#### [Job]
Repeat every line below exactly, word for word.

#### [Listed records]
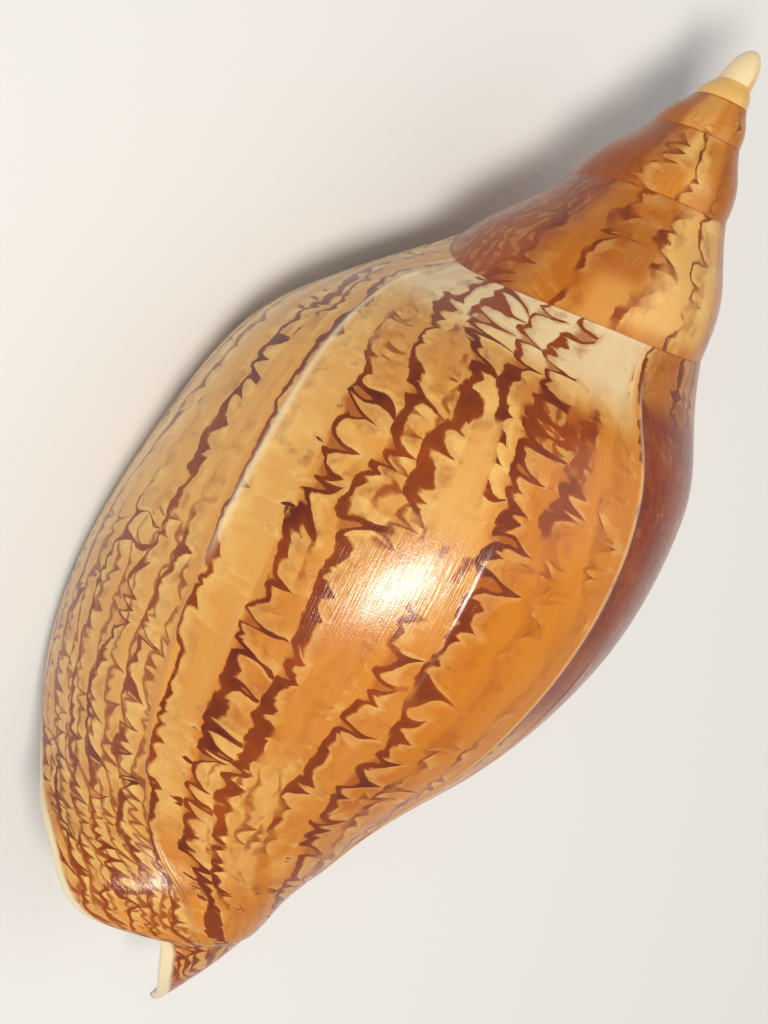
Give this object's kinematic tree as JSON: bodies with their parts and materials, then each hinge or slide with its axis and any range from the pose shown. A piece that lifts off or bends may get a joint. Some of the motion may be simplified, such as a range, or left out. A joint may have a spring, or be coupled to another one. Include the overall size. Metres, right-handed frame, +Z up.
{
  "type": "sea shell",
  "caption": "Large spindle-shaped volute sea shell lying on its mouth, with a rounded pale apex, swollen last whorl, wide mouth, siphonal notch and zigzag-marked glossy surface.",
  "frame": {"origin": "centre of the bounding box, at the level of the surface the shell lies on", "axes": "+Y towards the spire's tip, +Z up, mouth facing down, outer lip on the -X side"},
  "size_m": [0.081, 0.1904, 0.0687],
  "materials": {
    "shell": "glossy"
  },
  "bodies": {
    "root": {"shell": "shell"}
  },
  "joints": []
}
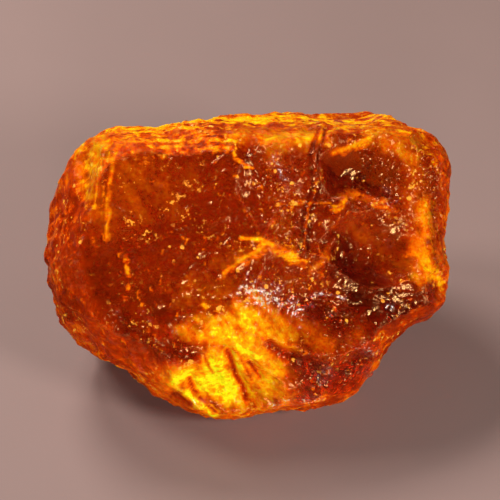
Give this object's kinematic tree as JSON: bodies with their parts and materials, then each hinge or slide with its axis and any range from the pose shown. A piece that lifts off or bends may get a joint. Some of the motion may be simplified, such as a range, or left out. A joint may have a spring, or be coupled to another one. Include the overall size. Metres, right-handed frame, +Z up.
{
  "type": "raw amber piece",
  "caption": "Rough lump of clear red-orange amber with a broad broken face, shell-like flake scars and a chipped crust, lying on a flat underside.",
  "frame": {"origin": "middle of the box's bottom, level with the flat patch of the underside that the lump rests on", "axes": "+Z up; +X along the longest side; -Y is the side that the broad broken face looks to, tilted back so that it faces up at 45 degrees"},
  "size_m": [0.0736, 0.0542, 0.0481],
  "materials": {
    "amber": "clear red-orange resin, glossy on the clean breaks, frosted and chipped on the crust"
  },
  "bodies": {
    "root": {"amber_piece": "amber"}
  },
  "joints": []
}
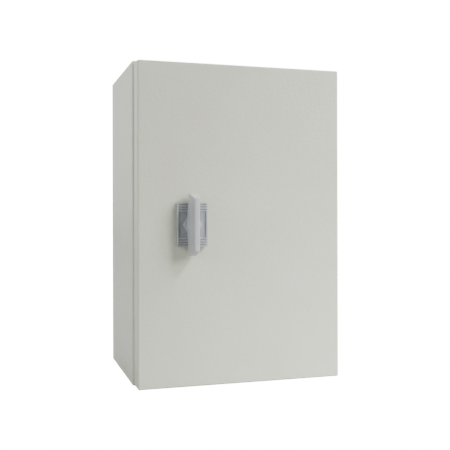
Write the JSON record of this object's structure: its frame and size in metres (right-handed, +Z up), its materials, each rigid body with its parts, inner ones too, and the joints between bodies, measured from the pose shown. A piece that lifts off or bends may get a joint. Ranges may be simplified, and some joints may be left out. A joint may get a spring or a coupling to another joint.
{
  "type": "switchboard cabinet",
  "caption": "Box-shaped wall cabinet for switchgear, with a hinged door, a quarter-turn wing latch, a mounting plate and a gland plate in the floor.",
  "frame": {"origin": "centre of the back face, which lies on the wall", "axes": "+Y into the wall, so the door faces -Y; +X to the right as seen from the front; +Z up"},
  "size_m": [0.2, 0.1726, 0.3],
  "materials": {
    "shell_coat": "light grey textured powder coat on sheet steel",
    "door_coat": "light grey textured powder coat on sheet steel",
    "galvanised": "hot-dip galvanised sheet with a fine spangle",
    "zinc_plated": "bright zinc-plated steel",
    "copper_plated": "copper-flashed weld studs",
    "spacer_nylon": "moulded natural nylon",
    "door_seal": "foamed-in-place polyurethane, matt",
    "sheet_seal": "cut EPDM sheet",
    "lock_moulding": "mid grey glass-filled nylon, fine matt grain",
    "handle_moulding": "light grey glass-filled nylon, fine matt grain",
    "spindle_steel": "turned zinc-plated steel",
    "spring_steel": "phosphated spring steel"
  },
  "bodies": {
    "cabinet": {"body_shell": "shell_coat", "plate_studs": "copper_plated", "plate_spacers": "spacer_nylon", "mounting_plate": "galvanised", "plate_washers": "zinc_plated", "plate_nuts": "zinc_plated", "gland_studs": "copper_plated", "gland_gasket": "sheet_seal", "gland_plate": "galvanised", "gland_washers": "zinc_plated", "gland_nuts": "zinc_plated", "body_earth_stud": "copper_plated", "body_earth_washers": "zinc_plated", "body_earth_nut": "zinc_plated", "hinge_leaf_upper": "zinc_plated", "hinge_leaf_lower": "zinc_plated", "hinge_screws": "zinc_plated", "hinge_nut_plate_upper": "zinc_plated", "hinge_nut_plate_lower": "zinc_plated", "hinge_pin_upper": "spindle_steel", "hinge_pin_lower": "spindle_steel", "hinge_clips": "spring_steel"},
    "door": {"door_panel": "door_coat", "door_gasket": "door_seal", "hinge_bracket_upper": "zinc_plated", "hinge_bracket_lower": "zinc_plated", "door_earth_stud": "copper_plated", "door_earth_washers": "zinc_plated", "door_earth_nut": "zinc_plated", "lock_housing": "lock_moulding", "lock_gasket": "sheet_seal", "lock_nut": "zinc_plated"},
    "latch": {"wing_handle": "handle_moulding", "spindle": "spindle_steel", "spindle_o_ring": "sheet_seal", "spindle_circlip": "spring_steel", "cam": "zinc_plated", "cam_washer": "zinc_plated", "cam_bolt": "zinc_plated"}
  },
  "joints": [
    {"name": "door_swing", "type": "hinge", "parent": "cabinet", "child": "door", "pos_m": [0.0939, -0.139, 0], "axis": [0, 0, 1], "range_deg": [0, 120]},
    {"name": "lock_turn", "type": "hinge", "parent": "door", "child": "latch", "pos_m": [-0.049, -0.14, -0.0013], "axis": [0, 1, 0], "range_deg": [0, 90]}
  ]
}
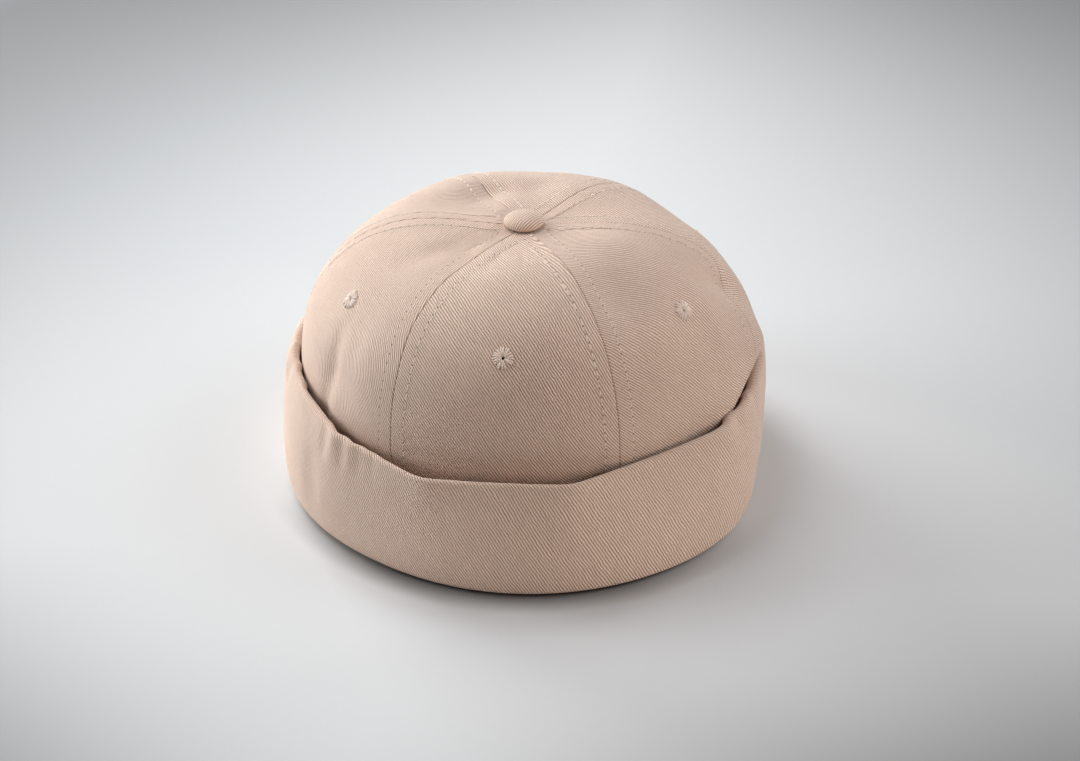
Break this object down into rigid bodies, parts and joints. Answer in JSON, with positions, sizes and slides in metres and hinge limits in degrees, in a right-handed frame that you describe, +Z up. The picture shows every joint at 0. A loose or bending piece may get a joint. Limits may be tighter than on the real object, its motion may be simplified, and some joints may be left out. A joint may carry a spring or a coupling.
{
  "type": "docker hat",
  "caption": "Brimless close-fitting cap of cotton twill: gored rounded crown with a covered button and sewn eyelets, in a tall turned-up cuff that stands around it.",
  "frame": {"origin": "on the surface that the hat stands on, under the middle of its box", "axes": "+Z up to the button; -Y to the front, where the middle panel and its eyelet face; +X to the right seen from the front"},
  "size_m": [0.2002, 0.2068, 0.1135],
  "materials": {
    "cuff_twill": "matt beige cotton twill, doubled, fine diagonal ribs",
    "crown_twill": "matt beige cotton twill, fine diagonal ribs, topstitched seams",
    "button_twill": "matt beige cotton twill drawn over a button",
    "thread": "beige sewing thread with a soft sheen, in radial stitches"
  },
  "bodies": {
    "root": {"cuff": "cuff_twill", "crown_panel_front": "crown_twill", "crown_panel_front_right": "crown_twill", "crown_panel_back_right": "crown_twill", "crown_panel_back": "crown_twill", "crown_panel_back_left": "crown_twill", "crown_panel_front_left": "crown_twill", "eyelet_front": "thread", "eyelet_front_right": "thread", "eyelet_back_right": "thread", "eyelet_back": "thread", "eyelet_back_left": "thread", "eyelet_front_left": "thread", "top_button": "button_twill"}
  },
  "joints": []
}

#### [Answer to this problem]
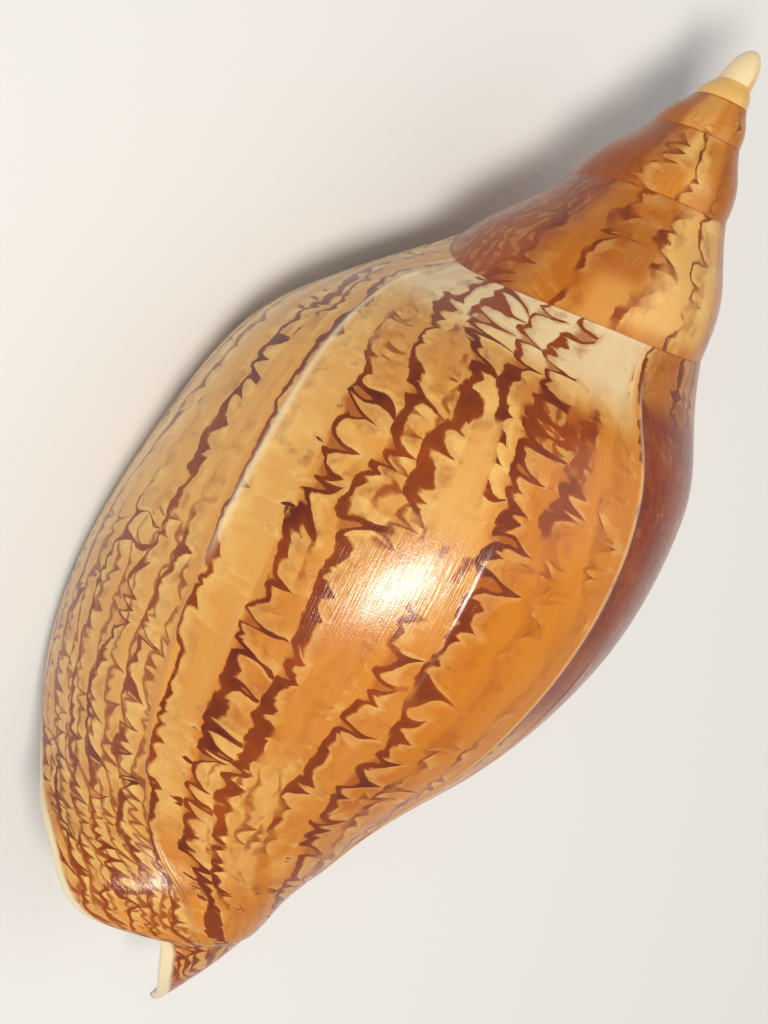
Give this object's kinematic tree as JSON: bodies with their parts and materials, then each hinge or slide with its axis and any range from the pose shown. A piece that lifts off or bends may get a joint. Some of the motion may be simplified, such as a range, or left out. A joint may have a spring, or be coupled to another one. Include the overall size. Metres, right-handed frame, +Z up.
{
  "type": "sea shell",
  "caption": "Large spindle-shaped volute sea shell lying on its mouth, with a rounded pale apex, swollen last whorl, wide mouth, siphonal notch and zigzag-marked glossy surface.",
  "frame": {"origin": "centre of the bounding box, at the level of the surface the shell lies on", "axes": "+Y towards the spire's tip, +Z up, mouth facing down, outer lip on the -X side"},
  "size_m": [0.081, 0.1904, 0.0687],
  "materials": {
    "shell": "glossy"
  },
  "bodies": {
    "root": {"shell": "shell"}
  },
  "joints": []
}
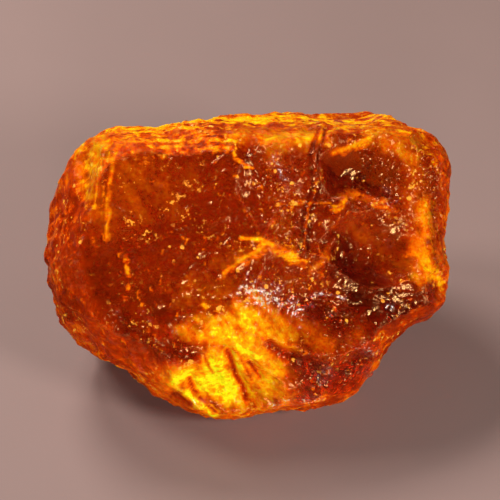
Give this object's kinematic tree as JSON: bodies with their parts and materials, then each hinge or slide with its axis and any range from the pose shown. A piece that lifts off or bends may get a joint. Some of the motion may be simplified, such as a range, or left out. A joint may have a spring, or be coupled to another one. Include the overall size. Metres, right-handed frame, +Z up.
{
  "type": "raw amber piece",
  "caption": "Rough lump of clear red-orange amber with a broad broken face, shell-like flake scars and a chipped crust, lying on a flat underside.",
  "frame": {"origin": "middle of the box's bottom, level with the flat patch of the underside that the lump rests on", "axes": "+Z up; +X along the longest side; -Y is the side that the broad broken face looks to, tilted back so that it faces up at 45 degrees"},
  "size_m": [0.0736, 0.0542, 0.0481],
  "materials": {
    "amber": "clear red-orange resin, glossy on the clean breaks, frosted and chipped on the crust"
  },
  "bodies": {
    "root": {"amber_piece": "amber"}
  },
  "joints": []
}
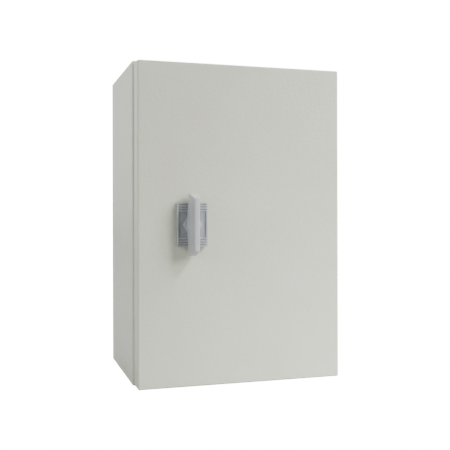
Write the JSON record of this object's structure: its frame and size in metres (right-handed, +Z up), its materials, each rigid body with its parts, inner ones too, and the joints between bodies, measured from the pose shown. A piece that lifts off or bends may get a joint. Ranges may be simplified, and some joints may be left out. A joint may get a spring or a coupling to another joint.
{
  "type": "switchboard cabinet",
  "caption": "Box-shaped wall cabinet for switchgear, with a hinged door, a quarter-turn wing latch, a mounting plate and a gland plate in the floor.",
  "frame": {"origin": "centre of the back face, which lies on the wall", "axes": "+Y into the wall, so the door faces -Y; +X to the right as seen from the front; +Z up"},
  "size_m": [0.2, 0.1726, 0.3],
  "materials": {
    "shell_coat": "light grey textured powder coat on sheet steel",
    "door_coat": "light grey textured powder coat on sheet steel",
    "galvanised": "hot-dip galvanised sheet with a fine spangle",
    "zinc_plated": "bright zinc-plated steel",
    "copper_plated": "copper-flashed weld studs",
    "spacer_nylon": "moulded natural nylon",
    "door_seal": "foamed-in-place polyurethane, matt",
    "sheet_seal": "cut EPDM sheet",
    "lock_moulding": "mid grey glass-filled nylon, fine matt grain",
    "handle_moulding": "light grey glass-filled nylon, fine matt grain",
    "spindle_steel": "turned zinc-plated steel",
    "spring_steel": "phosphated spring steel"
  },
  "bodies": {
    "cabinet": {"body_shell": "shell_coat", "plate_studs": "copper_plated", "plate_spacers": "spacer_nylon", "mounting_plate": "galvanised", "plate_washers": "zinc_plated", "plate_nuts": "zinc_plated", "gland_studs": "copper_plated", "gland_gasket": "sheet_seal", "gland_plate": "galvanised", "gland_washers": "zinc_plated", "gland_nuts": "zinc_plated", "body_earth_stud": "copper_plated", "body_earth_washers": "zinc_plated", "body_earth_nut": "zinc_plated", "hinge_leaf_upper": "zinc_plated", "hinge_leaf_lower": "zinc_plated", "hinge_screws": "zinc_plated", "hinge_nut_plate_upper": "zinc_plated", "hinge_nut_plate_lower": "zinc_plated", "hinge_pin_upper": "spindle_steel", "hinge_pin_lower": "spindle_steel", "hinge_clips": "spring_steel"},
    "door": {"door_panel": "door_coat", "door_gasket": "door_seal", "hinge_bracket_upper": "zinc_plated", "hinge_bracket_lower": "zinc_plated", "door_earth_stud": "copper_plated", "door_earth_washers": "zinc_plated", "door_earth_nut": "zinc_plated", "lock_housing": "lock_moulding", "lock_gasket": "sheet_seal", "lock_nut": "zinc_plated"},
    "latch": {"wing_handle": "handle_moulding", "spindle": "spindle_steel", "spindle_o_ring": "sheet_seal", "spindle_circlip": "spring_steel", "cam": "zinc_plated", "cam_washer": "zinc_plated", "cam_bolt": "zinc_plated"}
  },
  "joints": [
    {"name": "door_swing", "type": "hinge", "parent": "cabinet", "child": "door", "pos_m": [0.0939, -0.139, 0], "axis": [0, 0, 1], "range_deg": [0, 120]},
    {"name": "lock_turn", "type": "hinge", "parent": "door", "child": "latch", "pos_m": [-0.049, -0.14, -0.0013], "axis": [0, 1, 0], "range_deg": [0, 90]}
  ]
}
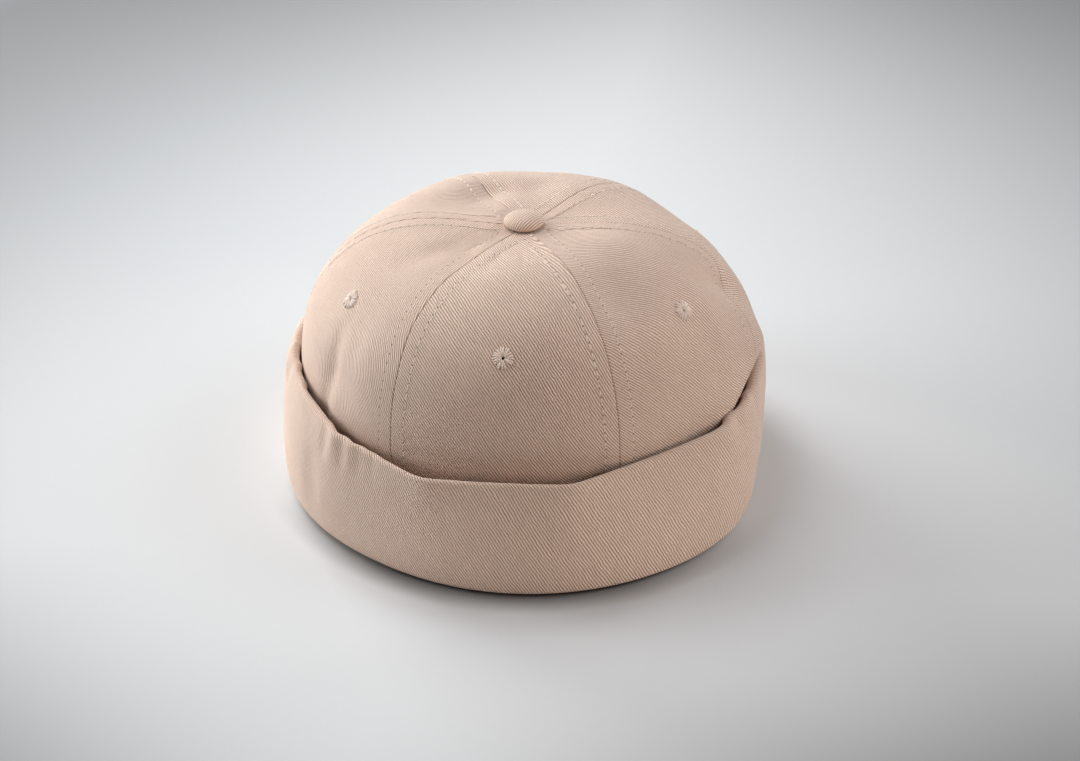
Break this object down into rigid bodies, parts and joints. Answer in JSON, with positions, sizes and slides in metres and hinge limits in degrees, in a right-handed frame that you describe, +Z up. The picture shows every joint at 0. A loose or bending piece may get a joint. Limits may be tighter than on the real object, its motion may be simplified, and some joints may be left out. A joint may carry a spring or a coupling.
{
  "type": "docker hat",
  "caption": "Brimless close-fitting cap of cotton twill: gored rounded crown with a covered button and sewn eyelets, in a tall turned-up cuff that stands around it.",
  "frame": {"origin": "on the surface that the hat stands on, under the middle of its box", "axes": "+Z up to the button; -Y to the front, where the middle panel and its eyelet face; +X to the right seen from the front"},
  "size_m": [0.2002, 0.2068, 0.1135],
  "materials": {
    "cuff_twill": "matt beige cotton twill, doubled, fine diagonal ribs",
    "crown_twill": "matt beige cotton twill, fine diagonal ribs, topstitched seams",
    "button_twill": "matt beige cotton twill drawn over a button",
    "thread": "beige sewing thread with a soft sheen, in radial stitches"
  },
  "bodies": {
    "root": {"cuff": "cuff_twill", "crown_panel_front": "crown_twill", "crown_panel_front_right": "crown_twill", "crown_panel_back_right": "crown_twill", "crown_panel_back": "crown_twill", "crown_panel_back_left": "crown_twill", "crown_panel_front_left": "crown_twill", "eyelet_front": "thread", "eyelet_front_right": "thread", "eyelet_back_right": "thread", "eyelet_back": "thread", "eyelet_back_left": "thread", "eyelet_front_left": "thread", "top_button": "button_twill"}
  },
  "joints": []
}